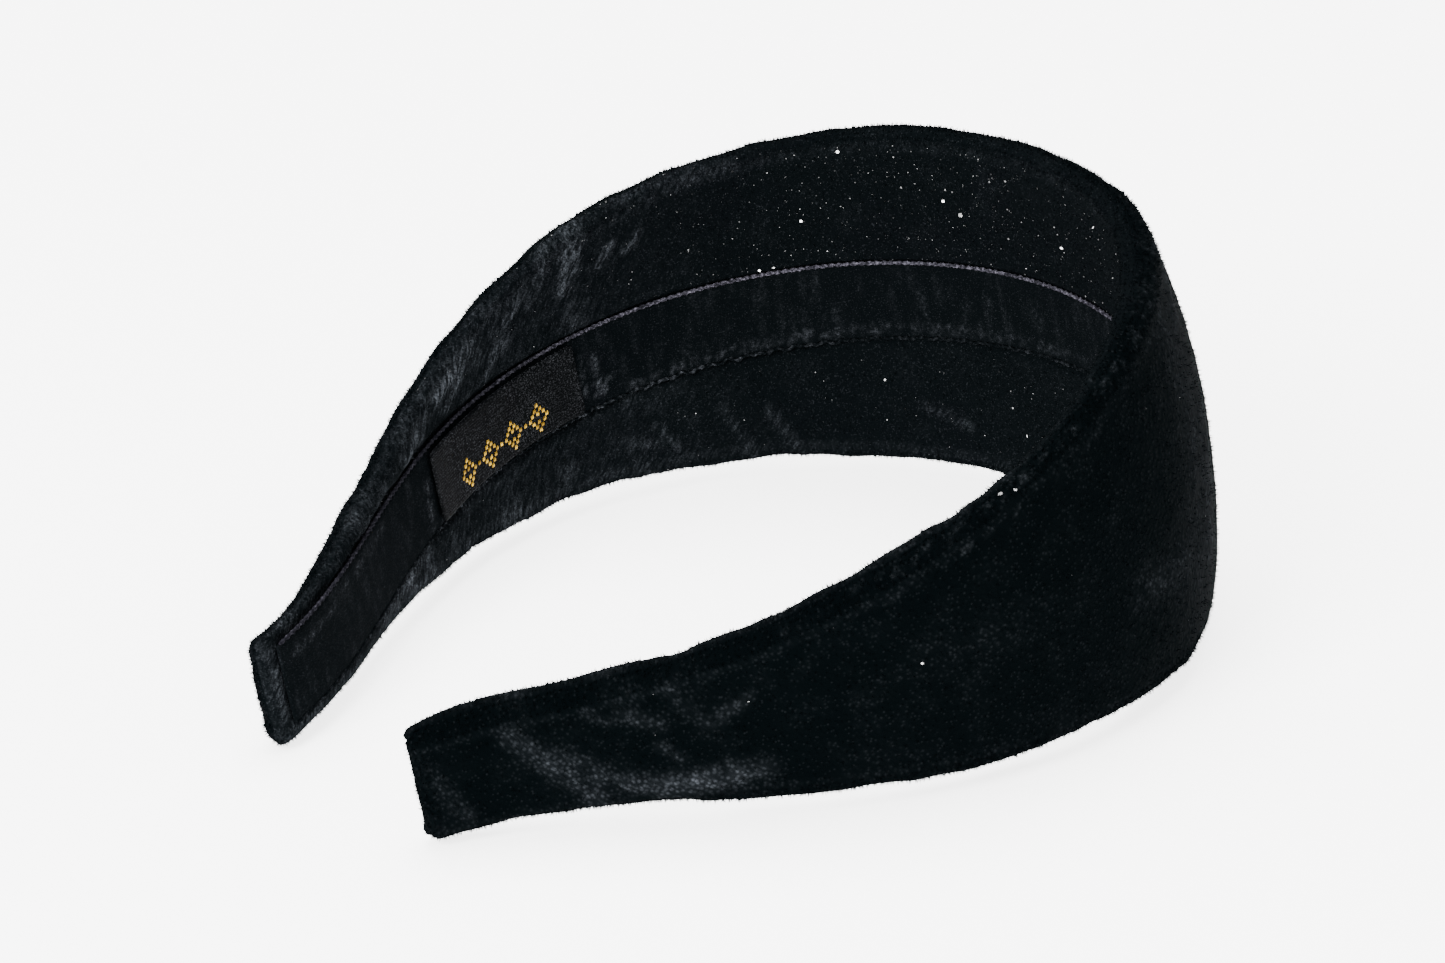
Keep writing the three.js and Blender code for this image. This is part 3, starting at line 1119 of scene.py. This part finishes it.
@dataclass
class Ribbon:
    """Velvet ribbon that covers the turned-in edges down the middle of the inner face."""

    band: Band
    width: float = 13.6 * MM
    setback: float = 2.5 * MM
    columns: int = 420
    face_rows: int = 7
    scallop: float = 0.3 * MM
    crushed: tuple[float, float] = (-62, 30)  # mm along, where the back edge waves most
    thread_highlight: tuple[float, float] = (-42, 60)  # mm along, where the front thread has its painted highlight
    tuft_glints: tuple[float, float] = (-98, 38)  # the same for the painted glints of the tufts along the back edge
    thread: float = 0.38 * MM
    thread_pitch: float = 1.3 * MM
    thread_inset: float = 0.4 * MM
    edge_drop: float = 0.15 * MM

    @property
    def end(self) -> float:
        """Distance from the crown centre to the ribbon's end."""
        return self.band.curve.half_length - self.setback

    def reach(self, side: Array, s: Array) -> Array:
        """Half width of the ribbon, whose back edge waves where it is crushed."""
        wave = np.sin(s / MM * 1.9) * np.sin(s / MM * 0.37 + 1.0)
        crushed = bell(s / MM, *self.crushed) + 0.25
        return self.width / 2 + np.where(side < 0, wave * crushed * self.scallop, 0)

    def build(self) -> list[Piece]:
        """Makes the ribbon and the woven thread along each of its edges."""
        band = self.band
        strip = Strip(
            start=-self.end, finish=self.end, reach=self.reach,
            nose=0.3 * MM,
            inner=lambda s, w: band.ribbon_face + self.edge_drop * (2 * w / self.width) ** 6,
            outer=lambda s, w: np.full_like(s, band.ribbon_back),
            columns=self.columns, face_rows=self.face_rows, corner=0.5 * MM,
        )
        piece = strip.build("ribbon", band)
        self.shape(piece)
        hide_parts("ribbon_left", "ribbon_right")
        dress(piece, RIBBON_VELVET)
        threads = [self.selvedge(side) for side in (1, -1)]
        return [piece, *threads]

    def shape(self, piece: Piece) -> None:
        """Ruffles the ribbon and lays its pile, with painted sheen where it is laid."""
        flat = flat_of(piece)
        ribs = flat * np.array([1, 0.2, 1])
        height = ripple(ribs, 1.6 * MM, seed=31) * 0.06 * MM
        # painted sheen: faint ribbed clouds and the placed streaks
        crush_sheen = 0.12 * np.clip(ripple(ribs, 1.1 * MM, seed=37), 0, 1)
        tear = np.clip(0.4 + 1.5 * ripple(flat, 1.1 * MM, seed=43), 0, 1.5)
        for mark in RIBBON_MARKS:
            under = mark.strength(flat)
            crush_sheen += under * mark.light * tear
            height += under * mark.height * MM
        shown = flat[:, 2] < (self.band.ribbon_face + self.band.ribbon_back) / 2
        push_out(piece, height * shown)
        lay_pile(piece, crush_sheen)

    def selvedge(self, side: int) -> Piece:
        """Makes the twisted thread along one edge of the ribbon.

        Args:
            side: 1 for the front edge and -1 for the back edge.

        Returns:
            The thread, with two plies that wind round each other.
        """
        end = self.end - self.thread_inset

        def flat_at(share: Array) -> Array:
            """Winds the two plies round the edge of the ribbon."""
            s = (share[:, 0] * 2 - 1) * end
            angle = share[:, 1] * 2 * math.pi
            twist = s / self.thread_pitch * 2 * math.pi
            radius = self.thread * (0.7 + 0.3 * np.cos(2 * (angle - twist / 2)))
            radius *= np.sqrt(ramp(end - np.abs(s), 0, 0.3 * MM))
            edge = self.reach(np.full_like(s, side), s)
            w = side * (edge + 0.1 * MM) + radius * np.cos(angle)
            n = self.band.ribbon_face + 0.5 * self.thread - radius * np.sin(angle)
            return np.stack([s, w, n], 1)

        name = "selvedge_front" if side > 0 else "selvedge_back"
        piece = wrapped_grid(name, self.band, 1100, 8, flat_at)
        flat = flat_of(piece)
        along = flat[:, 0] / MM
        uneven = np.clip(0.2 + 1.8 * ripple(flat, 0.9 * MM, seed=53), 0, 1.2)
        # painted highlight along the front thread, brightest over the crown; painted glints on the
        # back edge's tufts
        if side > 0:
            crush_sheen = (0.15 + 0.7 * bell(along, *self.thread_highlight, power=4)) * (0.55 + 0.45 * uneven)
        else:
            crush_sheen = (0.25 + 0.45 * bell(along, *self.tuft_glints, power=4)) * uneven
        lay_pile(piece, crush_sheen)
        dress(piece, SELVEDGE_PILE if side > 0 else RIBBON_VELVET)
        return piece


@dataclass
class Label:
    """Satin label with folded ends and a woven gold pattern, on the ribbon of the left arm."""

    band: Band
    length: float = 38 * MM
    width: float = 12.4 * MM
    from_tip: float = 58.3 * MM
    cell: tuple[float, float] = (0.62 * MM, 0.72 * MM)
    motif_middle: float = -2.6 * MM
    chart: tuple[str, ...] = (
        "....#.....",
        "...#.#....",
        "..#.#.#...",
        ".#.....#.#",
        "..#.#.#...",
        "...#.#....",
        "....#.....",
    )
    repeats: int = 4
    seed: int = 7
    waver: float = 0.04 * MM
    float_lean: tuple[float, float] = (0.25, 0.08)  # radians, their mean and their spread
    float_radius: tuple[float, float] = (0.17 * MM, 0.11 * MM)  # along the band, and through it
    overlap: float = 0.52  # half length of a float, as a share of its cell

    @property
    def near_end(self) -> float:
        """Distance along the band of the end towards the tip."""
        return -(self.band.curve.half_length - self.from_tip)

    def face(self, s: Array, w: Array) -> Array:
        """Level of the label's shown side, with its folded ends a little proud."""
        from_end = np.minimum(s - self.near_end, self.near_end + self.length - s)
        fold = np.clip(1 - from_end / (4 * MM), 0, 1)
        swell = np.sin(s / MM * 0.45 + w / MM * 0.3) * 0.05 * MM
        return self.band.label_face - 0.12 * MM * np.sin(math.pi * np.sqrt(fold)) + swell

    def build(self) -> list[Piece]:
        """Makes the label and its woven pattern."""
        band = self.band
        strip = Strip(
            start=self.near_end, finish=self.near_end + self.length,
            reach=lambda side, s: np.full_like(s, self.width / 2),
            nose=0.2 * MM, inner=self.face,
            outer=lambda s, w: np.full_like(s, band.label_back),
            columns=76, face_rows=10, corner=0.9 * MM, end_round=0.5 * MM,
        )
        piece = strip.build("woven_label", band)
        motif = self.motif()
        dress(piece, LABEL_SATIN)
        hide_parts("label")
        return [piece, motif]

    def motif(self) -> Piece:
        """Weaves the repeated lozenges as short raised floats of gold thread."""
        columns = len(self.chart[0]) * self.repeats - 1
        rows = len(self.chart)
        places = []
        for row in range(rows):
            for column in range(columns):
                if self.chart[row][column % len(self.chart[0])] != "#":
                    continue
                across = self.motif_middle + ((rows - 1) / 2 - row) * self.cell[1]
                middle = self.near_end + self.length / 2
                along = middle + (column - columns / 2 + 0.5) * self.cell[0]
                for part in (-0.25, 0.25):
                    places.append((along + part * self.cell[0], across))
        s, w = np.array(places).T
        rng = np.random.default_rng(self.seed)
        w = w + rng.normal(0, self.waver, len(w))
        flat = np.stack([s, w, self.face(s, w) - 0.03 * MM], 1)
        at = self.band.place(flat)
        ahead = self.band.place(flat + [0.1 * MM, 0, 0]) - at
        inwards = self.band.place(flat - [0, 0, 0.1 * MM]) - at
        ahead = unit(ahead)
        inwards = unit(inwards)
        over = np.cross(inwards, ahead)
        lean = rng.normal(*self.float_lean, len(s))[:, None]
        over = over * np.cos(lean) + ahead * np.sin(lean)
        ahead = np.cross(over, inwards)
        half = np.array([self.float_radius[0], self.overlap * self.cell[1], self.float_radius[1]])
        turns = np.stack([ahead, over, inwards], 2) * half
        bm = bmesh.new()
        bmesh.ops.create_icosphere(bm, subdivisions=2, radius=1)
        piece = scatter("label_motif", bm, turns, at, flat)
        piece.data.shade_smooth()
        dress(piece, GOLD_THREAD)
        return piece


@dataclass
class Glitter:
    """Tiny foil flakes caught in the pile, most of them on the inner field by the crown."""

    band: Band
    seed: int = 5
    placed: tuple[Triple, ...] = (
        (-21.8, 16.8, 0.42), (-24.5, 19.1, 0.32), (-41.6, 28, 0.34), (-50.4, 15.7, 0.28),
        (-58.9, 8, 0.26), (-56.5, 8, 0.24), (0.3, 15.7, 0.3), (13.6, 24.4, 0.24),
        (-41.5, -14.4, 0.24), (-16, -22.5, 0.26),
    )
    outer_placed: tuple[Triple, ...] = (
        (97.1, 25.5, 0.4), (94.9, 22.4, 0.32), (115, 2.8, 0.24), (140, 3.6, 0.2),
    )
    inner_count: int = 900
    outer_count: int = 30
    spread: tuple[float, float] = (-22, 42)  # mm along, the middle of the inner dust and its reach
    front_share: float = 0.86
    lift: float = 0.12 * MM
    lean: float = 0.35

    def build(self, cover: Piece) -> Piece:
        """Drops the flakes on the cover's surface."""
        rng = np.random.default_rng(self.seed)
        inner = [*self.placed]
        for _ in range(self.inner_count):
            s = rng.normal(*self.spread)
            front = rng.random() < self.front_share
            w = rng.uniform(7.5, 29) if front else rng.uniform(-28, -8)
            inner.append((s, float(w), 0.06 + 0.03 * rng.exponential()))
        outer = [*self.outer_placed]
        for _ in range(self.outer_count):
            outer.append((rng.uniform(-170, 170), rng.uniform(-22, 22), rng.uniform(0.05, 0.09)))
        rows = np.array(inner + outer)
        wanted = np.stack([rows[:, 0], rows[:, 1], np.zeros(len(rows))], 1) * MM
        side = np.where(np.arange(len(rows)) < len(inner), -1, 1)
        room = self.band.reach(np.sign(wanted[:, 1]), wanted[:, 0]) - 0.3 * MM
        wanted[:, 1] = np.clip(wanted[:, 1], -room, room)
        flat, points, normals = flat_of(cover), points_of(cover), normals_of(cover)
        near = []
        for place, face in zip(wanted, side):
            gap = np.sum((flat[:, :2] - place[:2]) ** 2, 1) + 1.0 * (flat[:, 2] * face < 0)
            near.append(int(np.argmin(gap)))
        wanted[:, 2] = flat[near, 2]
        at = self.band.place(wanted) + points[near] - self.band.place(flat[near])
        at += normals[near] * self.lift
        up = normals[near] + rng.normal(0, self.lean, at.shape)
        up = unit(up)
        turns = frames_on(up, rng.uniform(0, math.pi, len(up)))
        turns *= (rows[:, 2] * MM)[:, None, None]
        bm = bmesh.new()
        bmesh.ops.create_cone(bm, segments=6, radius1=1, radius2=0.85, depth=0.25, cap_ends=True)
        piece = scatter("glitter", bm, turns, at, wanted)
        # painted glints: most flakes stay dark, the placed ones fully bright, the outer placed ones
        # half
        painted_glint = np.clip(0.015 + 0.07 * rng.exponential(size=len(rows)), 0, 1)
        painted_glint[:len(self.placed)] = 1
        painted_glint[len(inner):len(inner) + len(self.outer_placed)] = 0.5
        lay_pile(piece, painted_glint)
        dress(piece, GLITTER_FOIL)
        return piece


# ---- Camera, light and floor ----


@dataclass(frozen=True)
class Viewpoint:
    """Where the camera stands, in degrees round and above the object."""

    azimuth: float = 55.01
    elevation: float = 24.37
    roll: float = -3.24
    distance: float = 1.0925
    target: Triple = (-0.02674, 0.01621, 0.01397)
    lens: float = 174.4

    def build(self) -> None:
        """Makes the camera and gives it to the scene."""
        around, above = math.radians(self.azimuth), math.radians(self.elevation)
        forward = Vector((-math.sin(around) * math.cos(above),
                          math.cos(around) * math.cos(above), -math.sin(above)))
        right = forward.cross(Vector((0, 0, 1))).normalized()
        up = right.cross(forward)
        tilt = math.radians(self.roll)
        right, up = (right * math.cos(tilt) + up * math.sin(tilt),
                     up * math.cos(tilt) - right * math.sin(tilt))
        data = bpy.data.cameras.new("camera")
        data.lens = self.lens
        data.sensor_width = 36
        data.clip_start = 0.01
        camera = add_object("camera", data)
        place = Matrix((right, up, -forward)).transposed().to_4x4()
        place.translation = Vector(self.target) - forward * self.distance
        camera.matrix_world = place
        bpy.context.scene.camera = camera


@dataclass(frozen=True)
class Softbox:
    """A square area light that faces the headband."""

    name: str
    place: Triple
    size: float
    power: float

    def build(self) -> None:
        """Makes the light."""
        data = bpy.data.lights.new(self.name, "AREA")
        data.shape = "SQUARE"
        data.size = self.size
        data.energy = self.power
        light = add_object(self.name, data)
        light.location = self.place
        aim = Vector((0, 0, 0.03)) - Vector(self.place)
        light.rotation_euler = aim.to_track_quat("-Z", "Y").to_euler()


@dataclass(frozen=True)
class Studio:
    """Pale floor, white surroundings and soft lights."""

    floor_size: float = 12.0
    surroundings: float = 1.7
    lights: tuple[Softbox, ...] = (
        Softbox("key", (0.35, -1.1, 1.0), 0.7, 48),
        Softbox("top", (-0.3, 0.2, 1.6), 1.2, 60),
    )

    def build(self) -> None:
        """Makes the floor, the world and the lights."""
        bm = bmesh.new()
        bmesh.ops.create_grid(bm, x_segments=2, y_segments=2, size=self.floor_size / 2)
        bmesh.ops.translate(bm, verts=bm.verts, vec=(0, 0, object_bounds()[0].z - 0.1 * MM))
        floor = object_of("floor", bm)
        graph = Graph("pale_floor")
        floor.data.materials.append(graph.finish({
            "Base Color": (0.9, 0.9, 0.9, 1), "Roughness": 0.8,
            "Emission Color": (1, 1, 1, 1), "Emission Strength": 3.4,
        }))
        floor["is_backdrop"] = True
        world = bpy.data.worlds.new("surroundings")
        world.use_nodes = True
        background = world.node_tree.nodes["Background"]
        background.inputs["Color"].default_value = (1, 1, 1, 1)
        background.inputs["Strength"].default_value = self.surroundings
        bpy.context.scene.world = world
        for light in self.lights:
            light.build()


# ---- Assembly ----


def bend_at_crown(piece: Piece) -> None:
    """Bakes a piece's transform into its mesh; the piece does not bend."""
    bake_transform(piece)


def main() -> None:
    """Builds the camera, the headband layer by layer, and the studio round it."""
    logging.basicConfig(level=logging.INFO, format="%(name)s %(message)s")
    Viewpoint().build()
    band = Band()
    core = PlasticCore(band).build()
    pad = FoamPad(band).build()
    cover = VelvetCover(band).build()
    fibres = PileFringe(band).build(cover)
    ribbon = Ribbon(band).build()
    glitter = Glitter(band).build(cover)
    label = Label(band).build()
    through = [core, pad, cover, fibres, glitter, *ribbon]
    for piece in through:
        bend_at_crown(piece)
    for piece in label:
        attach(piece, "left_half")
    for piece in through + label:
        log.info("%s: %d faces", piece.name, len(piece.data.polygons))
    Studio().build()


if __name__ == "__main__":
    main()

_ _ _ _ _

Please write out the material word for word from its first line through the line holding "ribbon that covers", including both, and no line past it.

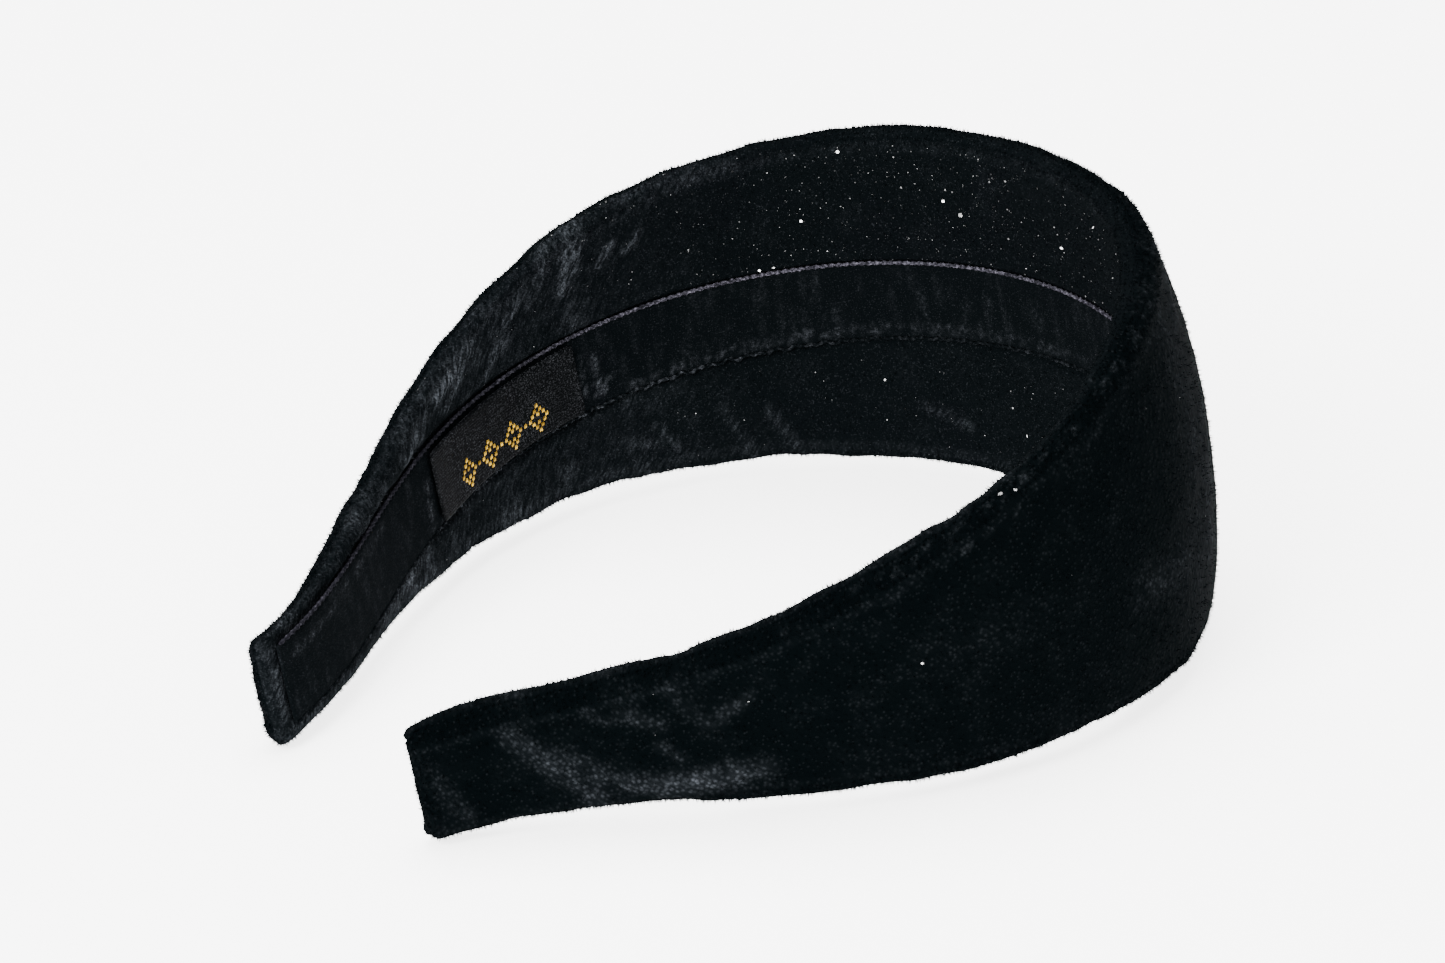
Keep writing the three.js and Blender code for this image. This is part 3, starting at line 1119 of scene.py. This part finishes it.
@dataclass
class Ribbon:
    """Velvet ribbon that covers the turned-in edges down the middle of the inner face."""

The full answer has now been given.